Bir hışırtı duydu o an. Kafasını kaldırdı, korkuyla etrafına bakındı. Kimsecikler yoktu. Asasını avucunun içinde parçalayacak kadar sıkıyordu. Diğer elindeki ateşi bir sağa bir sola çevirip kontrol ediyordu. Çalılar arasından bir tavşan fırladı ve ayakları dibinden geçti.

Gren rahat bir nefes alarak devam etti yoluna. Bir süre önündeki açık yolu takip etti. Sonra bir taşlıktan geçti, bir su birikintisinin yanından ve bir bataklığın kenarından. Fakat sonunda aynı yere varmıştı. Ağaçlar arasında dönüp duruyor, yolunu arıyordu ve hep aynı yere varıyordu.

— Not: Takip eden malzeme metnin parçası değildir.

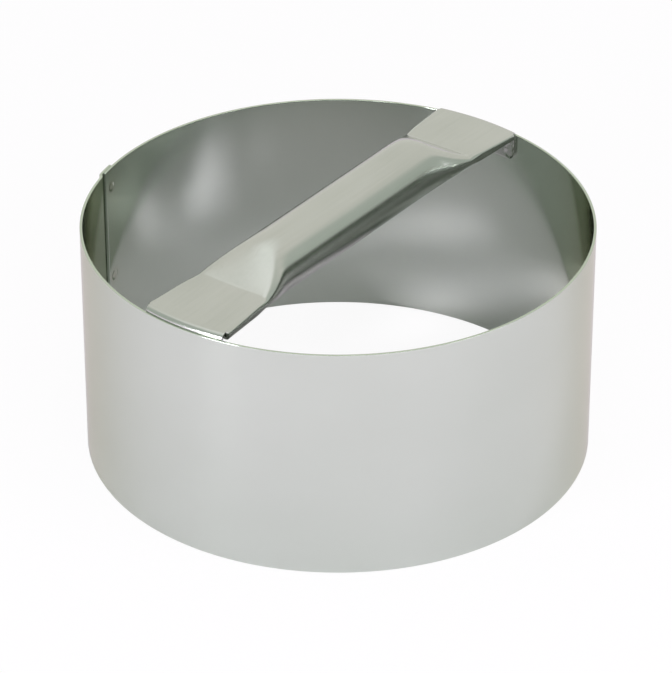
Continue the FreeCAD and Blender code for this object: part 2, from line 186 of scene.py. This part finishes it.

Sonunda durdu ve etrafına baktığında, gündüz yaktığı ateşten kalan külleri gördü ve umutsuzca olduğu yere çöktü.

"Lanet olsun, aynı yeri dönüp durdum," dedi. Ardından Ölüm Melekleri geldi aklına ve "Ölmek istemiyorum!" dedi çaresizce. Sustu, bekledi.

Kısa süre sonra sert bir hareketle kalktı ayağa. Bu sefer daha yavaş ve emin adımlarla ilerliyor, geçtiği yerlere dikkatle bakıyordu. Ağaçların arasından feraha çıkmayı başarınca, rahat bir nefes aldı. Artık bir yolda ilerliyordu ve etrafını daha iyi görebiliyordu. Hiç olmazsa tehlikeyi erken fark edip kaçabilirdi. Ve rahatlığın verdiği rehavetle Gren ıslık çalmaya başladı. Fakat duyduğu ufak sesler bile onu yeniden korkularının içine çekti.

"Keşke bunlar benim başıma gelmeseydi," dedi içinden.

Islık çalmayı bıraktı ve iki tarafı ağaçlarla kaplı yolda yürümeye devam etti. Temkinli, yavaş ve korkuyla ilerledi, ta ki güneş yeniden doğana kadar.

Ve güneş doğduğunda, geceden kalma yorgunluğu daha da artmıştı. Bir an iki gündür aç olduğunun farkına vardı. Yolun kenarındaki ağaçların birinin dibine çöktü. Tükürüğüyle ağzını ıslattı. En azından bu onu rahatlatıyordu.